Amid discussion of whether health care is a human right, it should be noted that no one has an absolute right to get it free from anyone else.
Yet with health care, as with food, the state often has a duty to provide it to those who, despite their best efforts, would be incapable of providing it for themselves.
This is why President Donald Trump has the right idea this week with his administration's new guidelines for Medicaid. The Department of Health and Human Services says it is inclined to let states impose work requirements for childless, able-bodied adults in the Medicaid program. Trump is right to approve the necessary waivers.
A work requirement makes plain that the welfare state is a helping hand for people in need, even long term, but that it should never become a way out of a regular adult life for those who can and should support themselves but prefer not to.
For most Medicaid recipients, this won't change anything. The Kaiser Family Foundation reports that 3 in every 5 nonelderly Medicaid adults, both parents and the childless, already work anyway, and 4 in 5 are in families in which someone works. The disabled make up many of the remaining cases, and they won't be affected.
The number of childless able-bodied adults on Medicaid who are not working is thus not a very large share of the 25 million non-elderly adults on Medicaid. But they are a large body numerically, and they should not be left free to burden the rest of us when they are capable of fending for themselves.
Like all welfare programs, Medicaid should be reserved for those in need, those whose best efforts are not or can never be enough. By restricting the program to such cases, the state is duly diligent and safeguards its solvency for those who will need help in the future.
Various states have imposed work requirements for other public welfare programs, at times with dramatic and positive results. In Maine, 80 percent of childless able-bodied adults on food stamps immediately dropped out of the program when a work requirement was introduced, a clear sign that they didn't need food assistance that badly. In Kansas, 75 percent of childless able-bodied adults dropped out rather than provide evidence of their employment, volunteering or job search.
Kaiser cautions that a work requirement for Medicaid could cause trouble if a state bureaucracy is unable to verify employment. But setting aside this light nod to rectifiable inefficiencies in government operations, there is no defensible argument for giving free health care to able-bodied childless grown-ups who refuse to meet an easy work requirement. Even the phrase "work requirement" is something of an exaggeration. Those willing merely to search for a job, volunteer or attend opioid-addiction treatment will be credited for their efforts as well.

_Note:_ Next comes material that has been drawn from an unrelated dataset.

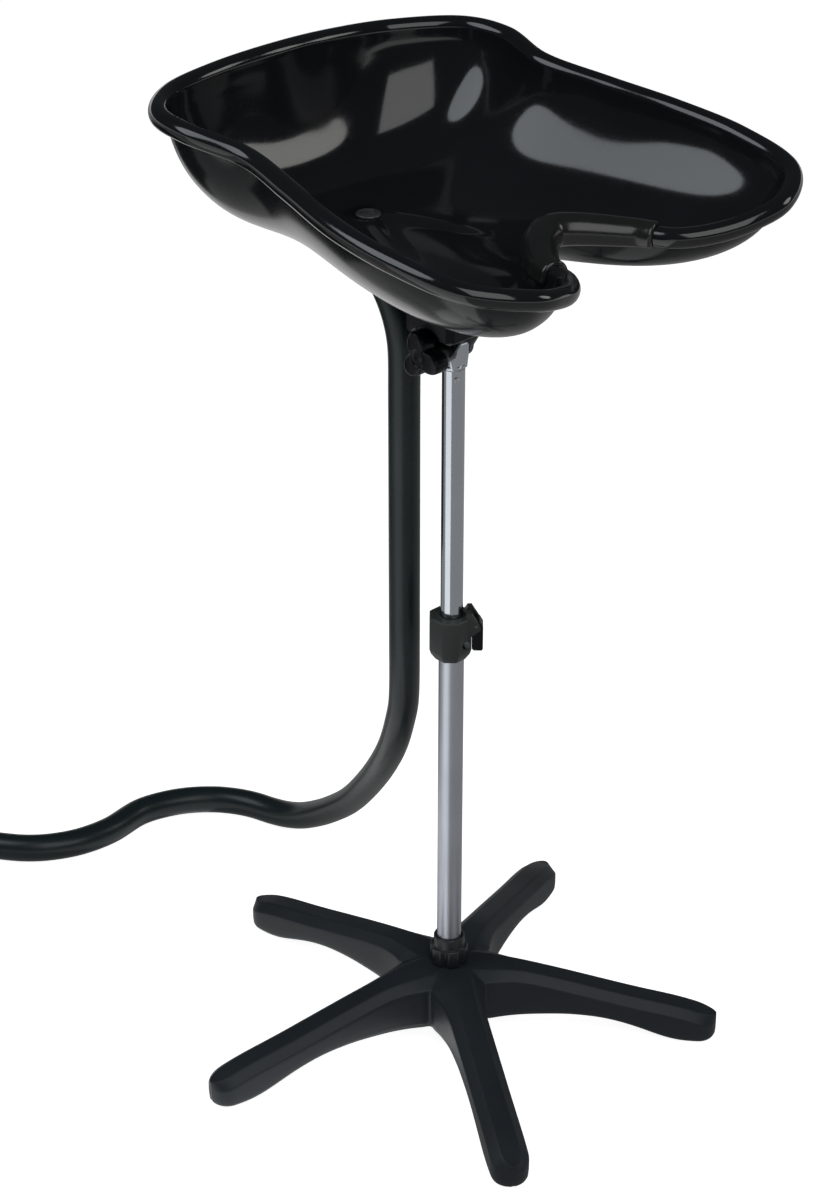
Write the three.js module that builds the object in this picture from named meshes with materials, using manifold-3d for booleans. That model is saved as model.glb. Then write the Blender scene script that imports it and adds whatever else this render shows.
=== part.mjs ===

There will be cynical efforts by the left to portray Medicaid waivers and work requirements as harmful to the poor. But nothing could be further from the truth. Appropriate and tailored work requirements preserve welfare programs so that their funding goes to help those in need and is not wasted on others. Getting people out of morally enfeebling dependency is also a good thing. There is nothing compassionate about taking money set aside for the poor and spending it on people who can't be bothered to look after themselves.